The other deity has four visible faces and so has been identified as Brahma, but he holds weapons (unlike Brahma who holds sacrificial implements).

If one counts the invisible faces (at the back of the relief) one gets six. The six faces and the weapons indicate the god Skanda (known in Sri Lanka as Kataragama) who has six faces and holds all weapons as Commander of the Heavenly Forces.

A 16th century Pali chronicle (see Penth, H Jinakalamali Index, Pali Text Soc, 1994) tells the following tale: the King of Sukhothai had heard of the fame of a Buddha image in Sri Lanka and he desired to acquire it. He sent an emissary to the king of Nakhon Si Thammarat, who reported that Sri Lanka was invincible as it was protected by four gods, namely Khattugama, Rama, Lakkhana and Sumana.

In Sri Lanka, today, popular tradition claims that the island is protected by four great deities, among whom are Kataragama (Khattugama in Pali) and Rama under the tittle Upulvan (the Blue God or Vishnu) but as he holds a bow we must suppose he is the Rama incarnation.

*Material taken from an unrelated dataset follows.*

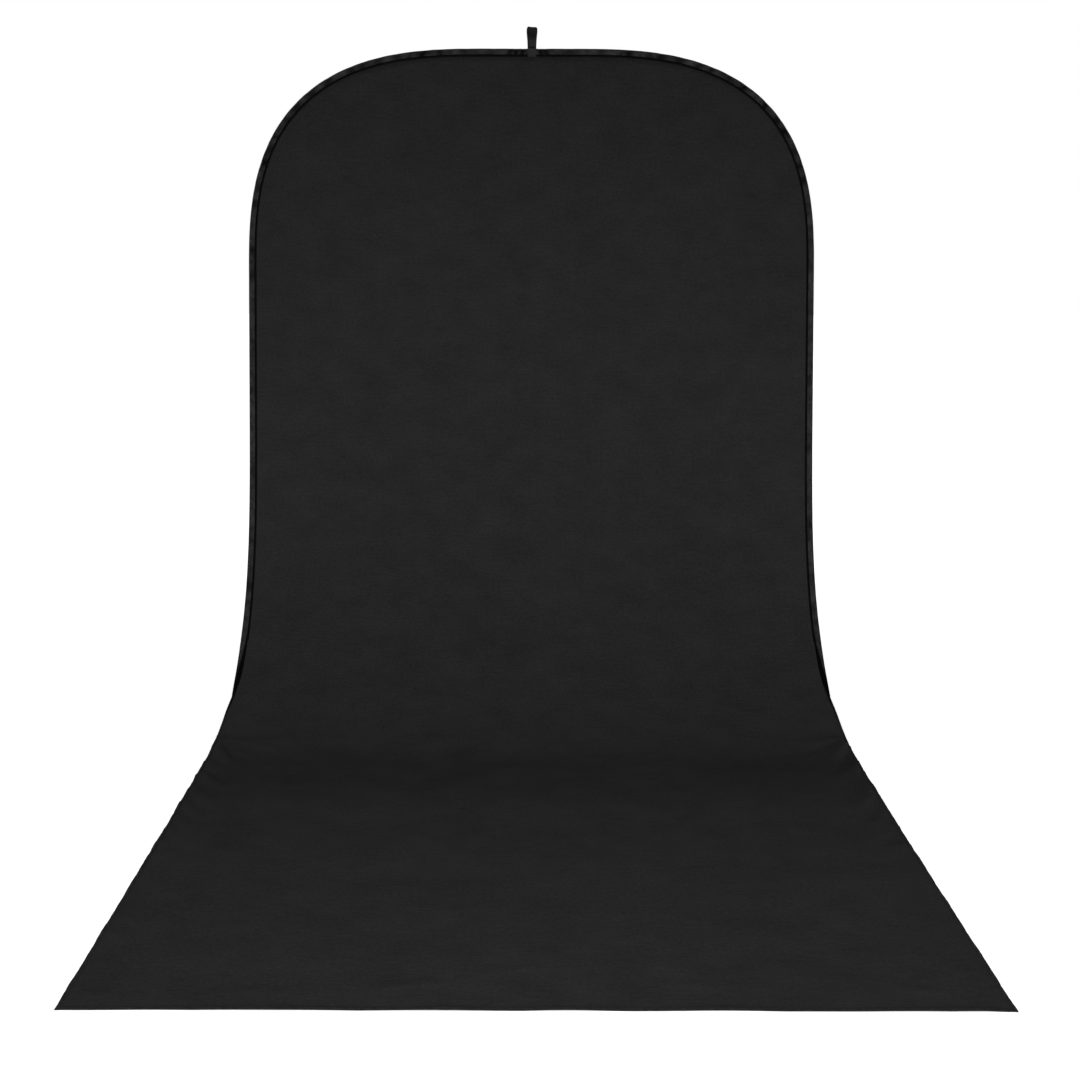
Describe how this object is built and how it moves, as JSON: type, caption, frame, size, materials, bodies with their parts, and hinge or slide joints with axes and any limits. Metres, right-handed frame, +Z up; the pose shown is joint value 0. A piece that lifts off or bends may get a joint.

All this information may seem confusing to those unfamiliar with Hindu-Buddhist mythology and iconography, but from this respectable evidence we may construct a credible history.

In the late 12th century Sri Lankan Theravada Buddhism became established in mainland Southeast Asia together with its relics, footprints, Bodhi trees, texts and protective deities.

These were most faithfully recorded and remembered at Nakhon Si Thammarat. However in modern times, tradition has been forgotten. People lack knowledge of the texts to which I have referred. As a result they have confused the two guardian deities, Khattugama and Ramadeva, and conflated and corrupted their names, producing Jatukam Ramathep, a single deity without a historical background.

But who can blame the Thais?

I am reminded of a tale told (I think) by Evelyn Waugh. In Italy he once visited an obscure church that housed a splendid old woodcarving of St George on horseback killing the dragon. It was festooned with scraps of paper bearing prayers for wealth, health and success.

Waugh remonstrated with the parish priest about this gross idolatry.

The priest ruefully agreed and added that when the cultural authorities removed St George for restoration, leaving the horse, his parishioners wanted to attach their petitions to its tail and mane. "My flock don't worship St George," said the priest, "they worship the horse!"

In like manner, it seems, many Thai Buddhists have forgotten the Buddha, his liberating teachings and the relics of his person, and instead devote themselves to a protective deity, and a spurious one at that.

Several distinguished Thai scholars have proposed that the Jatukam Ramathep phenomenon indicates a failure of Buddhism. I would prefer to avoid this conclusion as religions do not fail unless they become fossilised and obsolete (like classical paganism).

Rather, societies fail to remember and live up to the admirable principles of their religions.

Indeed societies tend to pervert and demean their inherited wisdom.

In the case of the Jatukam Ramathep talisman here in Thailand, we have a society that counts greed and gain as the highest good, and an educational system that fails to provide access to Asian cultures. Nor does it make available to the public our most important historical texts.

If many Thais had read the relevant parts of the chronicles that I have quoted, then a nonsense deity like Jatukam Ramathep would never have been conceived.